En septiembre se hacía hincapié en la necesidad de encontrar soluciones a través de un "diálogo, honesto y generoso" y de preservar "los bienes comunes de siglos y los derechos propios de los diferentes pueblos que conforman el Estado". Incluso sin mucho éxito se situó la Iglesia como mediadora. Ahora, la palabra diálogo ha desaparecido, y el acento está en el restablecimiento de la legalidad como vía para lograr la convivencia: "Apoyamos el restablecimiento del orden constitucional, porque es un bien común.". También se valora que "la Declaración de ruptura es un hecho grave y perturbador de nuestra convivencia".

Es decir, se fía la solución del problema a la restauración del orden constitucional. Esto es lo debe que permitir "que las relaciones sociales, eclesiales y familiares afectadas negativamente por estos hechos sean renovadas" y "contribuir a la pacificación personal y social, acentuando particularmente la solidaridad entre todos y (...) destruir muros y tender puentes".

Blázquez, pese a apoyar sin citarlo la aplicación del 155, admite que "el paso del tiempo y la vitalidad de la sociedad fuera mostrando la conveniencia de reformar o añadir aspectos nuevos en la Constitución para que siempre sea actual".

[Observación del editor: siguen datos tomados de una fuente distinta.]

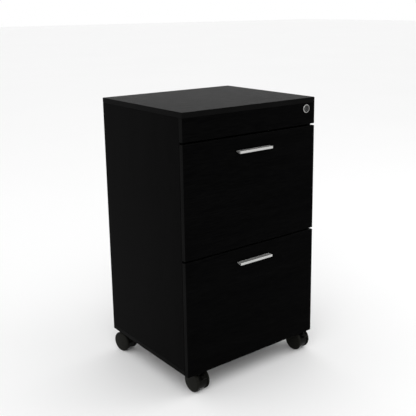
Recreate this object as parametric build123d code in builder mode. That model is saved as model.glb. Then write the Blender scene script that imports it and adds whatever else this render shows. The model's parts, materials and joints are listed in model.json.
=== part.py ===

No es el discurso del búnker. Y no es el mismo tono que el de, por ejemplo, el del cardenal Fernando Sebastián en un reciente artículo en Vida Nueva. El cardenal decía que nos llevaba "a todos los catalanes en el corazón" y que "no quería hablar desde posiciones políticas". Pero Sebastián argumentaba que todo era consecuencia del "victimismo" y "egoísmo" intrínseco del nacionalismo, que "hablar del derecho a la autodeterminación es vivir en otro mundo", y que, en definitiva, todo se explica por "la educación y los medios de comunicación, dirigidos y manipulados desde el poder autonómico". Asimismo, aseguraba que la secularización en Cataluña también se explica porque "el independentismo descristianiza y la descristianización favorece el independentismo".

Blázquez ha huido de este tono apocalíptico y tautológico que habíamos escuchado en otros tiempos en la Conferencia Episcopal Española. Lo que dice Blázquez es ciertamente lo que piensa la mayoría de la sociedad española. Y, por tanto, lo que piensan los obispos españoles, aunque muchos se habrían sentido más cómodos con un discurso como el de Fernando Sebastián.

El problema es que en Cataluña no toda la gente lo ven así. Es decir, hay quien ve como base de los hechos que habrían roto la convivencia el quebrantamiento del orden constitucional y la declaración de independencia. También se debería analizar porque se ha llegado hasta aquí; las culpas están repartidas. Pero al mismo tiempo existe la violencia policial del 1 de octubre, la suspensión de facto del autogobierno y el encarcelamiento de los consejeros y de los líderes soberanistas. Son elementos que también han denunciado públicamente algunos de los obispos catalanes y sobre el que se han pronunciado varias entidades de Iglesia, incluso algunas explícitamente contra el 155 que Blázquez defiende. Y, esto, también ha roto la convivencia.

Es decir, el problema del discurso de Blázquez es que, sin ánimos de crispar, olvida un parte del relato que no es menor. En realidad, para una parte de los catalanes -creo que bastante amplia- es el relato mayor, al margen de si están a favor o en contra de la independencia. Puede que no sea lo determinante en el resto de España, pero si en Cataluña la Iglesia quiere ser un agente para rehacer descosidos y promover el entendimiento, no puede obviar esta parte y quedarse en la legalidad.

Una parte de la Iglesia catalana, como Blázquez, se muestra "entristecida por la declaración unilateral de independencia". Cierto. Pero una parte también se muestra entristecida -diría indignada- por la respuesta que ha ofrecido el Estado español. La condena a la violencia policial o la desproporción de la prisión preventiva es un sentimiento ampliamente compartiendo. También en sectores moderados nada sospechosos de ser independentistas, por gente que también piensa que la vía unilateral es un despropósito. Y no hay catalanes entristecidos porque no se ha podido acordar un referéndum con el Estado?

Decía Blázquez: "El ministerio de los obispos y presbíteros está al servicio de la comunión eclesial; y, por ello, también de la convivencia pacífica de los ciudadanos. Nuestra renuncia a la militancia política favorece que nadie se considere extraño a la comunidad cristiana por opciones legítimas". Que nadie se considere extraño dentro de esta comunidad creo que pide que la Iglesia asuma un relato más amplio y que tenga más presente la vivencia de los hechos desde la realidad catalana.